The Company hereby further confirms that it has entered into the following loan agreements with RC Advisors LLC (“RC Advisors”), a bona fide lender of the Company and associate of Kevin Puil, a principal of RIVI and a director of the Company:

  • Loan Agreement dated August 28, 2018 between the Company and RC Advisors (the “RC Advisors Loan Agreement”);
  • Promissory Note dated August 28, 2018 in the amount of US$12,000 in connection with the RC Advisors Loan Agreement;
  • Promissory Note dated October 5, 2018 in the amount of US$22,000 in connection with the RC Advisors Loan Agreement;
  • Promissory Note dated November 2, 2018 in the amount of CAD$10,000 in connection with the RC Advisors Loan Agreement;
  • Promissory Note dated November 8, 2018 in the amount of US$60,000 in connection with the RC Advisors Loan Agreement;
  • Promissory Note dated December 11, 2018 in the amount of US$30,000 in connection with the RC Advisors Loan Agreement; and
  • Promissory Note dated December 24, 2018 in the amount of US$42,000 in connection with the RC Advisors Loan Agreement.

(collectively, the “RC Advisors Loan Documents”)

The loan proceeds raised in connection with the RIVI Loan Documents and the RC Advisors Loan Documents were expended principally to fund property maintenance, dewatering, security and insurance commitments with respect to its Lexington and Golden Crown properties and the Company’s Greenwood processing plant.
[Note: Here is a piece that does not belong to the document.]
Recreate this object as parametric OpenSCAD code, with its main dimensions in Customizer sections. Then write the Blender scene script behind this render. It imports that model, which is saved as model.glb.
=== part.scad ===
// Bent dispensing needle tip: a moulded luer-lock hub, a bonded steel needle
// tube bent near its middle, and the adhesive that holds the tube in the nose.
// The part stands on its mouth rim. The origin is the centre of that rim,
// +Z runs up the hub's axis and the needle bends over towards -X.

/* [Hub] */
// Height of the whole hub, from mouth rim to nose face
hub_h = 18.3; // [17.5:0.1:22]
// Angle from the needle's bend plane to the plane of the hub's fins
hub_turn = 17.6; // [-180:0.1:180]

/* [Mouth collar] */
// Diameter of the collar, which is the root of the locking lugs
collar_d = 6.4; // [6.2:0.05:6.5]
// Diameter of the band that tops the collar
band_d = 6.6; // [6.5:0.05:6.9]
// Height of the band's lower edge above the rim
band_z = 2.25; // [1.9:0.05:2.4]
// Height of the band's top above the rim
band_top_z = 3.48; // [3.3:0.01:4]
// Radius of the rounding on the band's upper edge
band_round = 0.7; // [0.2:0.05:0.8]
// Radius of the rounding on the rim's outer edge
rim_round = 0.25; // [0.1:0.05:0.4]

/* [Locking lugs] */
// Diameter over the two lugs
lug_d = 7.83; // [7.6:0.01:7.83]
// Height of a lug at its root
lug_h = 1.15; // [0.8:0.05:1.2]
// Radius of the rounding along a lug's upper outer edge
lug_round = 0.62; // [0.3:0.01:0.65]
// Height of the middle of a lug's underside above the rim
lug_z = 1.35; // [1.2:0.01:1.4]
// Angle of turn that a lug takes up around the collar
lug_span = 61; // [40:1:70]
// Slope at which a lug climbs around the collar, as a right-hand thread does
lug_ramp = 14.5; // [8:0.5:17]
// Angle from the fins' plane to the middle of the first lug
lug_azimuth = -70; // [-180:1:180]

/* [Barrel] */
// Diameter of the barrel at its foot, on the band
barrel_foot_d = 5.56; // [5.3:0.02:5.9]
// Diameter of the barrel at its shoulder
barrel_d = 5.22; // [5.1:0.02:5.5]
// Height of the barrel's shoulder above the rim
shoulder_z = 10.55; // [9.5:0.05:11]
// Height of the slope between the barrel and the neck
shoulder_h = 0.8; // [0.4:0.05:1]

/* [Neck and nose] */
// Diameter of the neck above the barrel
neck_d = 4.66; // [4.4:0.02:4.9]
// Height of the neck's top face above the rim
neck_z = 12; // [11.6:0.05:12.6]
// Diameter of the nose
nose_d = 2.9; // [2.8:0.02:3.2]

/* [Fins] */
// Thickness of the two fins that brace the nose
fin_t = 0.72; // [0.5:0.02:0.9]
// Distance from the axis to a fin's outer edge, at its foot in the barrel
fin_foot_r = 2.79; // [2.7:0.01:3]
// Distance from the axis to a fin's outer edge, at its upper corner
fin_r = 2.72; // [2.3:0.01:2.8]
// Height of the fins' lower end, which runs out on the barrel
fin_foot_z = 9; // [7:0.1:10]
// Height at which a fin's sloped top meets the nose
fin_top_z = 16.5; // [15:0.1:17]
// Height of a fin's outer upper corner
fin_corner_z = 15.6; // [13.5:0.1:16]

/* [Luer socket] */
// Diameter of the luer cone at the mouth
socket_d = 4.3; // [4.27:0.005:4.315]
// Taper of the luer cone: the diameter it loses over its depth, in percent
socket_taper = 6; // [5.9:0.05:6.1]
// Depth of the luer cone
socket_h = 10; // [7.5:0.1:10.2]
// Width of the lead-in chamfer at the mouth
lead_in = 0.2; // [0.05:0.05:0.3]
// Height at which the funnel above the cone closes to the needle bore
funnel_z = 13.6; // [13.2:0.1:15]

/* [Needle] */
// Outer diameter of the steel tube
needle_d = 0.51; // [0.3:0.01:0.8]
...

However, the Company did not achieve the intended goal of putting those properties into production. The Company initially intended to repay and service the loans out of cash flows from production at its Lexington and Golden Crow properties. Presently, and likely for the next 24 months, the Company is reliant on new equity financing or possible shares-for-debt agreements to repay the loans. However, in the longer term, it remains a goal of current management to achieve production from the Lexington and Golden Crown properties.

The Company understands that RC Advisors has unconditionally and irrevocably assigned all of its rights and interests in the RC Advisors Loan Documents to RIVI and that such rights and obligations form part of the debt obligations optioned and assigned under the Debt Reorganization Agreement and the RIVI Assignment Agreement (as such term is defined in the Company’s news release dated April 8, 2019). As of July 12, 2019 the Company confirms that the outstanding principal amount owing to RIVI, inclusive of unpaid and accrued interest and fees, in respect of the RIVI Loan Documents and the RC Advisor Loan Documents approximately equals USD$6,320,000.00.
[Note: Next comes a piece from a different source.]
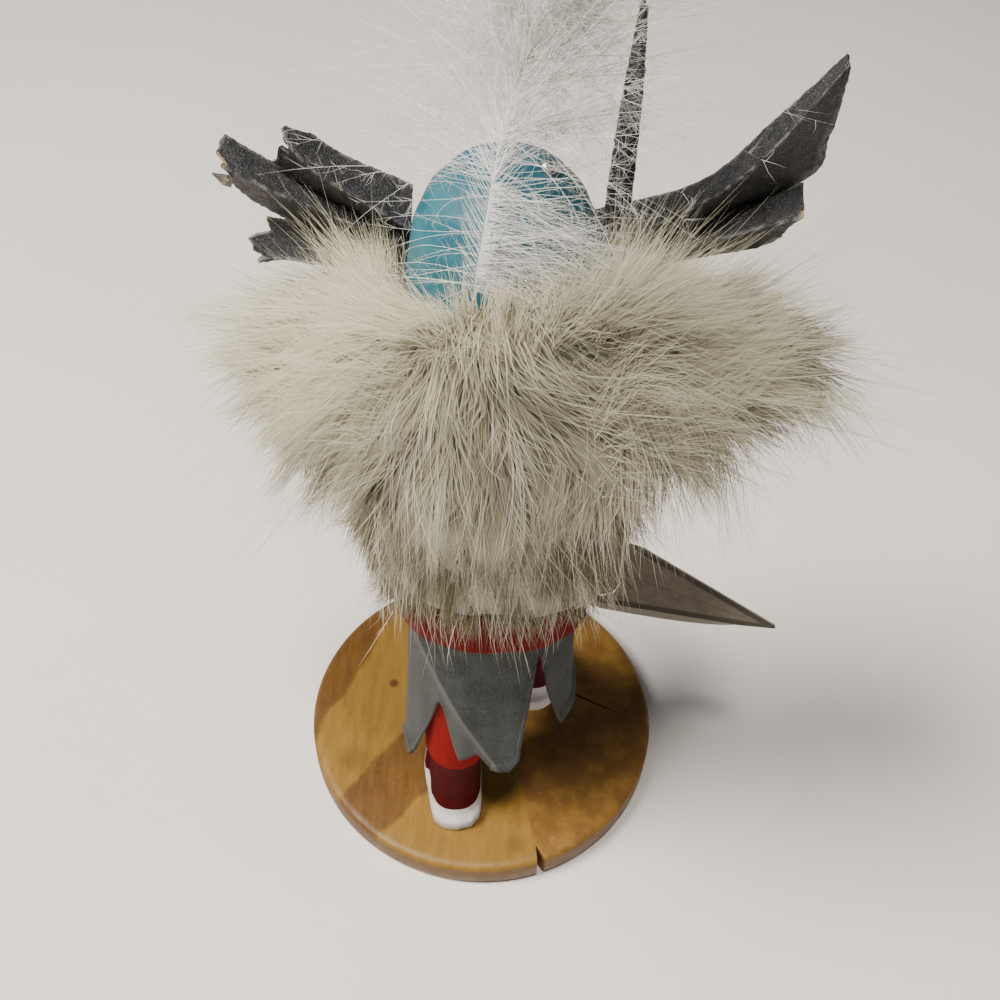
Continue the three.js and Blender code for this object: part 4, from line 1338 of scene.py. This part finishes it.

The Company further announces that, in connection with the Debt Reorganization Agreement and subject to Exchange acceptance, it has agreed with 1136130 and RIVI to extend the date by which the option may be exercised from mid-July to August 14, 2019 to allow the Company additional time to undertake further equity financings necessary to exercise the option and complete the debt restructuring of the Company.
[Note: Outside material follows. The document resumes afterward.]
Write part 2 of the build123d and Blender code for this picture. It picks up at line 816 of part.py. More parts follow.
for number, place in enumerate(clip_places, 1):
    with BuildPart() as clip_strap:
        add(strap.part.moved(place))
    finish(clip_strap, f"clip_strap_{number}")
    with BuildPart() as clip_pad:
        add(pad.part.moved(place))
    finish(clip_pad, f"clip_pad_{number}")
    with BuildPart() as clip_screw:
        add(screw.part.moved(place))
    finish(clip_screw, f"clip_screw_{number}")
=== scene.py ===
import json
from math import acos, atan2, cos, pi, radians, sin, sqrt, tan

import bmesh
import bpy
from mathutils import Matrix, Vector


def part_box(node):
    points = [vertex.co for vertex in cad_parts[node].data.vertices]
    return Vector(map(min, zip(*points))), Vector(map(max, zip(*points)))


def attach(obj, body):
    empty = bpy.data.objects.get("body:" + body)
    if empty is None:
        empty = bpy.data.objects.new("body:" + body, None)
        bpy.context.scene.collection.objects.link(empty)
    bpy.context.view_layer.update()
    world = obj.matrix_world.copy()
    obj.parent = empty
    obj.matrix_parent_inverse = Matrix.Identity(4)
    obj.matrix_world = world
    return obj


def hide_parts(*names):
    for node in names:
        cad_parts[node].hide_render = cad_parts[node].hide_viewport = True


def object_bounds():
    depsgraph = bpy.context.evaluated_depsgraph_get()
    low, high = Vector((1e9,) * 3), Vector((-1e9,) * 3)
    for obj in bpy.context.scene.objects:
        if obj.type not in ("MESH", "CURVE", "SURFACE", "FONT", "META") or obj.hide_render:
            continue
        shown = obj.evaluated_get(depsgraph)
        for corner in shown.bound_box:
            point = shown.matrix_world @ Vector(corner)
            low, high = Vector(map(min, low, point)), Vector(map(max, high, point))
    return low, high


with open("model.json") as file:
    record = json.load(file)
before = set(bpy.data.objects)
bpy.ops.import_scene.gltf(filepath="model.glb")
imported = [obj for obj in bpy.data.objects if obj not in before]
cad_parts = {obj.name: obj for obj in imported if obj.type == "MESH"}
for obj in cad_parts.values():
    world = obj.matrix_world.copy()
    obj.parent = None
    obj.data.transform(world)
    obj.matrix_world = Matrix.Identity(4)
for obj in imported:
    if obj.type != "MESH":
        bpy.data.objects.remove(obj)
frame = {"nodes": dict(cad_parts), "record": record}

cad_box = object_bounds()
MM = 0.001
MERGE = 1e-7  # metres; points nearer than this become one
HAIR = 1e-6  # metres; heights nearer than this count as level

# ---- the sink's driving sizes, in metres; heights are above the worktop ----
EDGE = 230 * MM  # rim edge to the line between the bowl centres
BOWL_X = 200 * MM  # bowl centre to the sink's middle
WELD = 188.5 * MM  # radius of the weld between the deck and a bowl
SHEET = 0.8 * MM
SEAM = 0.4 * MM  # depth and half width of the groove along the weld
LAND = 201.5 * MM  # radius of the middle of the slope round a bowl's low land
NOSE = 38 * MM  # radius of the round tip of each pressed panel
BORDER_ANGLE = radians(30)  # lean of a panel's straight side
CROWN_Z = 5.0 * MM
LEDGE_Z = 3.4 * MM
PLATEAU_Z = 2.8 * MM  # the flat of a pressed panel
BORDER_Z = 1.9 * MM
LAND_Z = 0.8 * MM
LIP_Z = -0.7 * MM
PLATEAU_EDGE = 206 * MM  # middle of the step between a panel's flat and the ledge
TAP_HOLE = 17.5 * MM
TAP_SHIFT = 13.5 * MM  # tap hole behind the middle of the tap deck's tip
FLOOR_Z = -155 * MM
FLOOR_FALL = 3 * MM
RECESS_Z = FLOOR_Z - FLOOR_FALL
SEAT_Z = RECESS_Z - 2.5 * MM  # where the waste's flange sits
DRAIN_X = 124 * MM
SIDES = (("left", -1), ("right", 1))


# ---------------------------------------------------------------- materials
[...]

The Company also announces that it has closed the first and final tranches of the non-brokered private placement previously announced on March 18, 2019 and April 9, 2019, for gross proceeds of $392,500. Each Unit consists of one common share and one transferable common share purchase warrant. Each whole warrant will entitle the holder to purchase, for a period of 60 months from the date of issue, one additional common share of the Issuer at an exercise price of $0.375 per share. The financing closed in two tranches and the hold expiry date for the first tranche consisting of 4,500,000 units is September 8, 2019 and the second tranche hold expiry date totaling 3,350,000 units is September 17, 2019. This placement is closed, and no further receipts will be accepted. The proceeds of the private placement will be used for near-term general and administrative expenses and continuing property maintenance, dewatering, security and insurance commitments with respect to its Lexington and Golden Crown properties and its Greenwood processing plant.

The Company is also pleased to announce that as of July 9, 2019 Nicolette Keith has assumed the role of Corporate Secretary.

On behalf of the Board of GOLDEN DAWN MINERALS INC.

Per: “Christopher R. Anderson”

Christopher R. Anderson
Chief Executive Officer

For further information, please contact:

Golden Dawn Minerals Inc. - Corporate Communications:
Tel: (604) 488-3900
Email: office@goldendawnminerals.com

Forward-Looking Statement Cautions:

This news release contains certain "forward-looking statements" within the meaning of Canadian securities legislation, relating to, among other things, preliminary plans for a consolidation of the Company’s Shares. Although the Company believes that such statements are reasonable, it can give no assurance that such expectations will prove to be correct. Forward-looking statements are statements that are not historical facts; they are generally, but not always, identified by the words "expects," "plans," "anticipates," "believes," "intends," "estimates," "projects," "aims," "potential," "goal," "objective," "prospective," and similar expressions, or that events or conditions "will," "would," "may," "can," "could" or "should" occur, or are those statements, which, by their nature, refer to future events. The Company cautions that forward-looking statements are based on the beliefs, estimates and opinions of the Company's management on the date the statements are made and they involve a number of risks and uncertainties. Consequently, there can be no assurances that such statements will prove to be accurate and actual results and future events could differ materially from those anticipated in such statements. Except to the extent required by applicable securities laws and the policies of the TSX Venture Exchange, the Company undertakes no obligation to update these forward-looking statements if management's beliefs, estimates or opinions, or other factors, should change. Factors that could cause future results to differ materially from those anticipated in these forward-looking statements include the possibility that the TSX Venture Exchange will not approve the proposed share consolidation, and that the Company may not be able to raise sufficient additional capital to continue its business. The reader is urged to refer to the Company's reports, publicly available through the Canadian Securities Administrators' System for Electronic Document Analysis and Retrieval (SEDAR) at www.sedar.com for a more complete discussion of such risk factors and their potential effects.

This news release does not constitute an offer to sell or a solicitation of an offer to buy nor shall there be any sale of any of securities of the Company in any jurisdiction in which such offer, solicitation or sale would be unlawful, including any of the securities in the United States of America. The Company’s securities have not been and will not be registered under the United States Securities Act of 1933 (the “1933 Act”) or any state securities laws and may not be offered or sold within the United States or to, or for account or benefit of, U.S. Persons (as defined in Regulation S under the 1933 Act) unless registered under the 1933 Act and applicable state securities laws, or an exemption from such registration requirements is available.

THIS PRESS RELEASE DOES NOT CONSTITUTE AN OFFER TO SELL, OR THE SOLICITATION OF AN OFFER TO BUY, NOR SHALL THERE BE ANY SALE OF SECURITIES OF THE COMPANY IN ANY JURISDICTION IN WHICH SUCH OFFER, SOLICITATION OR SALE WOULD BE UNLAWFUL PRIOR TO REGISTRATION OR QUALIFICATION UNDER THE SECURITIES LAWS OF ANY SUCH JURISDICTION.

Neither the TSX Venture Exchange nor its Regulation Services Provider (as that term is defined in the policies of the TSX Venture Exchange) accept responsibility for the adequacy or accuracy of this release.